Pull every line containing the word "parts" from the records.

======== Provided records

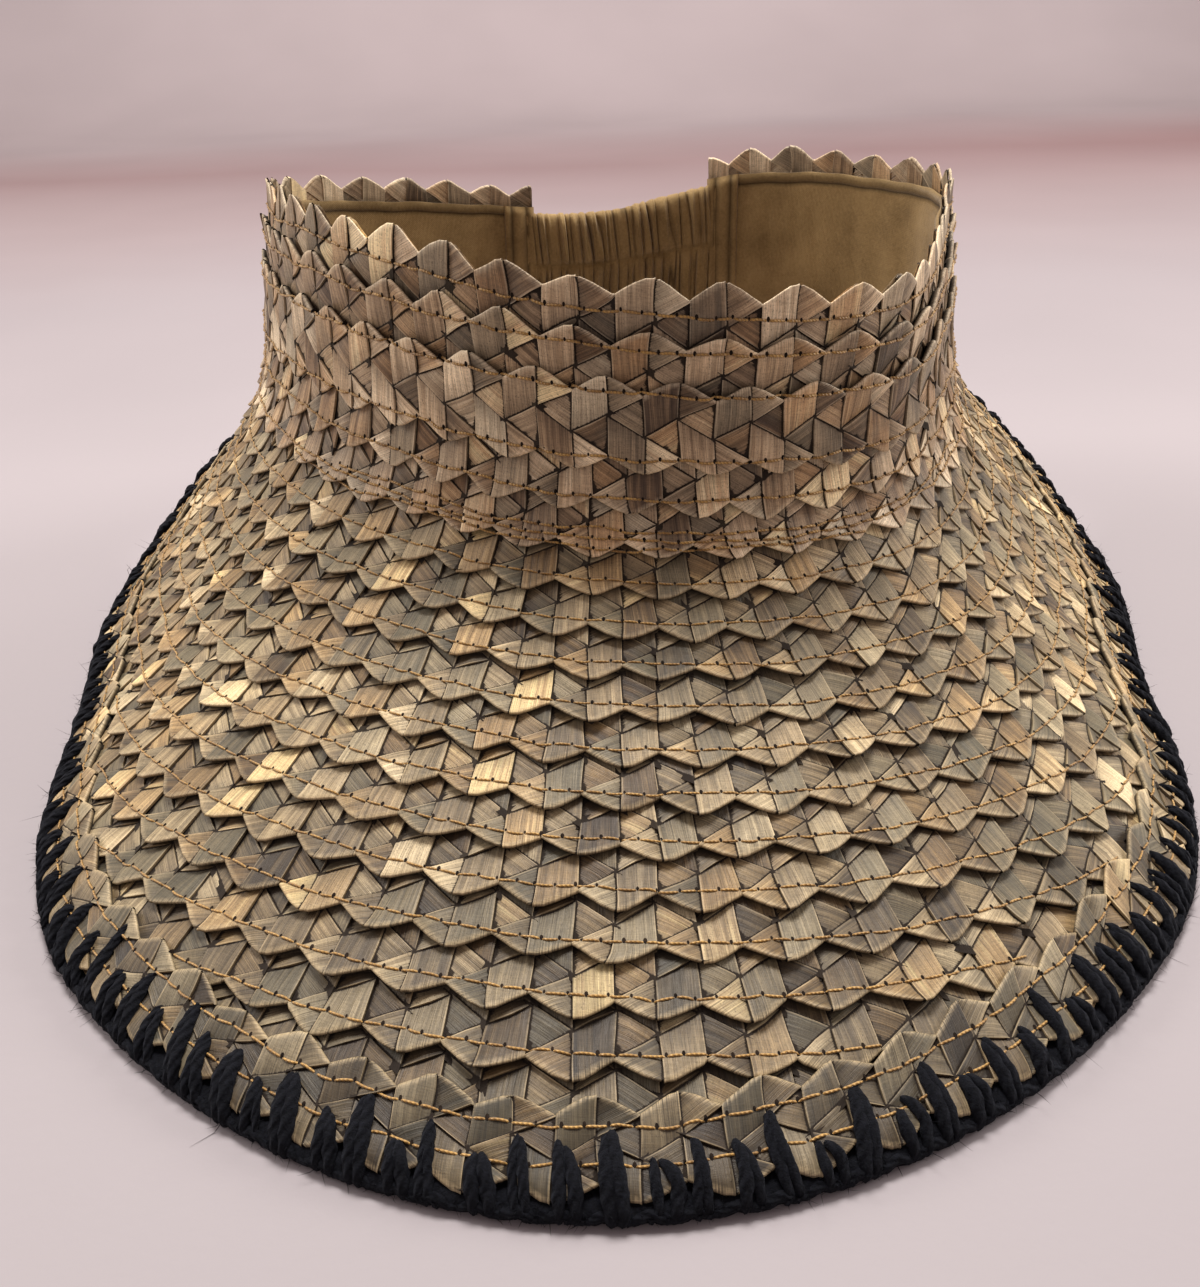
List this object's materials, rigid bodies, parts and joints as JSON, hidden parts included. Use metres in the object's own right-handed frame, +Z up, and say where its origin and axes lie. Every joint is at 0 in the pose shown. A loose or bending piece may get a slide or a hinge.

================
======== Provided records

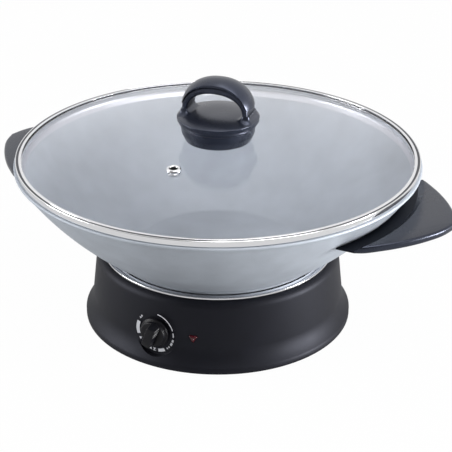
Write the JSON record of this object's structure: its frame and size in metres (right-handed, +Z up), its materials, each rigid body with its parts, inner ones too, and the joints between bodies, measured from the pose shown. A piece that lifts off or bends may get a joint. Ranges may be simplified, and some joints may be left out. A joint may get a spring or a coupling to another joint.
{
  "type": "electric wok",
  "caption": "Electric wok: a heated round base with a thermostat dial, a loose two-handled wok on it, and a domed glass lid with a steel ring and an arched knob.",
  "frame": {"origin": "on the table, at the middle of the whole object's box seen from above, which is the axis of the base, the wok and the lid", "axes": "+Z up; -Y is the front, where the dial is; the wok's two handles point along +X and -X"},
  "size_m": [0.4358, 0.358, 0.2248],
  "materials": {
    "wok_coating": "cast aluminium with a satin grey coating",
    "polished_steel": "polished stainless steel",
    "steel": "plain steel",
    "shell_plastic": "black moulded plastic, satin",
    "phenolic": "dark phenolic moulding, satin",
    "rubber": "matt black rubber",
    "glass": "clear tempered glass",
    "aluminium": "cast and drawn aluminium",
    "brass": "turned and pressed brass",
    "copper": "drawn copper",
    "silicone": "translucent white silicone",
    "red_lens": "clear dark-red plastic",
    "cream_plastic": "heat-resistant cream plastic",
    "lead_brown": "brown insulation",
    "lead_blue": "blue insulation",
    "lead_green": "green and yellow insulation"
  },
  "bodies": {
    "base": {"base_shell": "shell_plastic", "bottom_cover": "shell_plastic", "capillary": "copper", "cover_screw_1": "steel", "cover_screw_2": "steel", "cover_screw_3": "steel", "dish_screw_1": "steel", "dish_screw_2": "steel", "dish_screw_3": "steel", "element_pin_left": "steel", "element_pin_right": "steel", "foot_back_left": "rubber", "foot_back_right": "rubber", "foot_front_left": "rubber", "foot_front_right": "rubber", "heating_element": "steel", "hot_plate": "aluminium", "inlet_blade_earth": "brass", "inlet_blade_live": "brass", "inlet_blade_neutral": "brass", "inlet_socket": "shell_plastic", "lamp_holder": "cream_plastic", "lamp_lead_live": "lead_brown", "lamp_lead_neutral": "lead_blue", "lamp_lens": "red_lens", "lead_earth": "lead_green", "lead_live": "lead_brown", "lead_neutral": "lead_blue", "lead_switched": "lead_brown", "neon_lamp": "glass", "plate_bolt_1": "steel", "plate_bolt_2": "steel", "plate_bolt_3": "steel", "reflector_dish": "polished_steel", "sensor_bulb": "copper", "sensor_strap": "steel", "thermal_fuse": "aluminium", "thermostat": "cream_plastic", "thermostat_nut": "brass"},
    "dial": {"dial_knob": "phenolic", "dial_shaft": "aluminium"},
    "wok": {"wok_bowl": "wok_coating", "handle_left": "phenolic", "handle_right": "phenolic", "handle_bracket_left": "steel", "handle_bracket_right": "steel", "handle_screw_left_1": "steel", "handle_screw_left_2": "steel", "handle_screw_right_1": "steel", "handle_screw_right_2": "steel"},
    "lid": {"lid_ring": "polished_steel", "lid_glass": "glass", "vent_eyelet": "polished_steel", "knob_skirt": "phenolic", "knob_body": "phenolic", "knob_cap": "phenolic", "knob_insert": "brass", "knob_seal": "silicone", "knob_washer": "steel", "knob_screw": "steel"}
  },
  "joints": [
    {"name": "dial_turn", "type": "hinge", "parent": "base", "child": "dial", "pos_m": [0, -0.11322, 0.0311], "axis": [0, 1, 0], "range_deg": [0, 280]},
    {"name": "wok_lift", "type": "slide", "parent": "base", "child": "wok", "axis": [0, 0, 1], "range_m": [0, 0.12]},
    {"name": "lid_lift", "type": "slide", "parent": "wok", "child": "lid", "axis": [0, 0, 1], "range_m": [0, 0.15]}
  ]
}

================

◆ Full answer:
List this object's materials, rigid bodies, parts and joints as JSON, hidden parts included. Use metres in the object's own right-handed frame, +Z up, and say where its origin and axes lie. Every joint is at 0 in the pose shown. A loose or bending piece may get a slide or a hinge.
Write the JSON record of this object's structure: its frame and size in metres (right-handed, +Z up), its materials, each rigid body with its parts, inner ones too, and the joints between bodies, measured from the pose shown. A piece that lifts off or bends may get a joint. Ranges may be simplified, and some joints may be left out. A joint may get a spring or a coupling to another joint.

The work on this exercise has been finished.